Non si applica all’art. 186-bis L.F., disciplinante la fattispecie di concordato preventivo con continuità aziendale, il disposto dell’art. 182 L.F. – il quale regolando l’ipotesi di concordato con cessione dei beni, prevede la nomina giudiziale di uno o più liquidatori – qualora il concordato con continuità preveda “la liquidazione di beni non funzionali all'esercizio dell'impresa” (c.d. concordato “misto”).
La sentenza in epigrafe, in linea con l’indirizzo giurisprudenziale prevalente, anche alla luce del mancato richiamo dell’art. 182 L.F. da parte dell’art. 186-bis L.F., ribadisce che la nomina giudiziale del liquidatore possa ricorrere nella sola ipotesi di concordato preventivo “con cessione dei beni”, previsto dall’art. 182 L.F. e a condizione che il concordato non disponga diversamente.
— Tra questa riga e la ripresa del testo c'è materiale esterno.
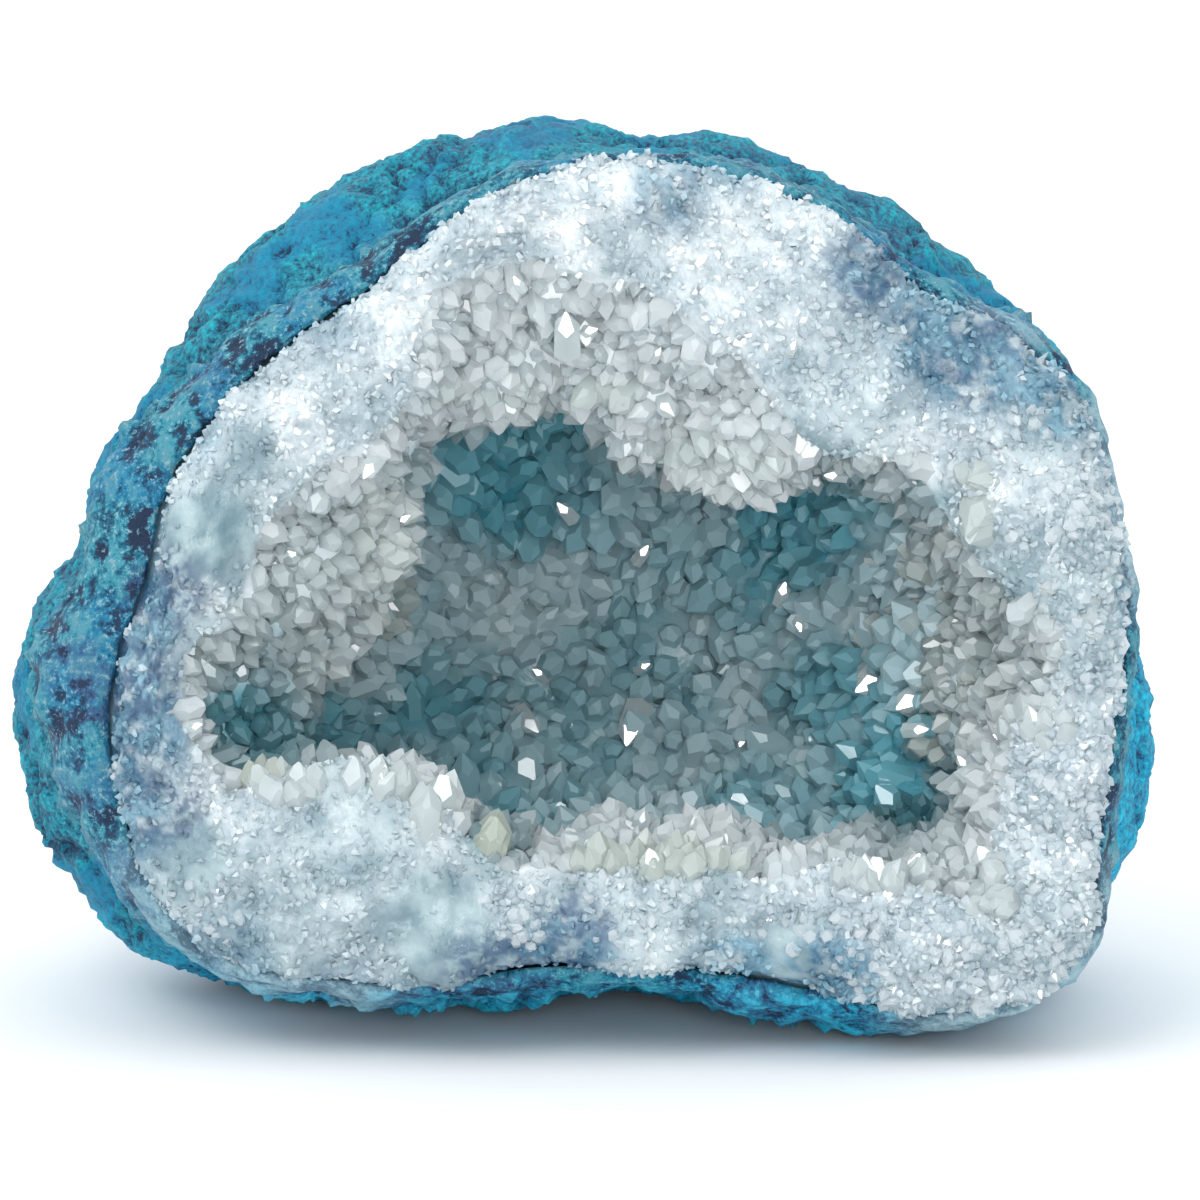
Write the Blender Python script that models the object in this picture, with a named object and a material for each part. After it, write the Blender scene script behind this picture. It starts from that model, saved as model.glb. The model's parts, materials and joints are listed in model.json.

Le due ipotesi di concordato (di cui rispettivamente agli artt. 182 e 186-bis L.F.), infatti, non sono tra loro sovrapponibili, non solo in ragione della differente ratio, ma soprattutto tenuto conto della natura vincolante della percentuale di soddisfacimento garantita ai creditori nel concordato con continuita' aziendale, diversamente rispetto a quanto avviene in ipotesi di concordato con cessione dei beni, ove l'indicazione della percentuale di soddisfacimento e l'impegno assunto dal debitore nei confronti dei creditori consiste nella mera messa a disposizione di tutti i propri beni, senza obbligo di garantire una determinata percentuale di soddisfacimento, che, quand'anche indicata, e' priva di natura vincolante.
La Corte d’Appello ha, infine, osservato che anche a voler ritenere che in caso di concordato “misto”, per la parte liquidatoria della proposta, possa applicarsi l’art. 182 L.F. (ricostruzione invero non condivisa dal giudice di merito), tale norma prevede in ogni caso la derogabilita' della nomina del liquidatore. In proposito, nel caso di specie, la proposta concordataria – accettata dai creditori ed omologata – conteneva proprio l’espressa previsione di esclusione della nomina del liquidatore. Esclusione apparsa comunque ragionevole alla Corte d’Appello, in considerazione del fatto che gli obblighi di soddisfacimento dei creditori consistono in obbligazioni di risultato, non essendo detto soddisfacimento garantito mediante il ricavato della vendita di beni, ma in percentuale fissa e come tale invariabile e vincolante.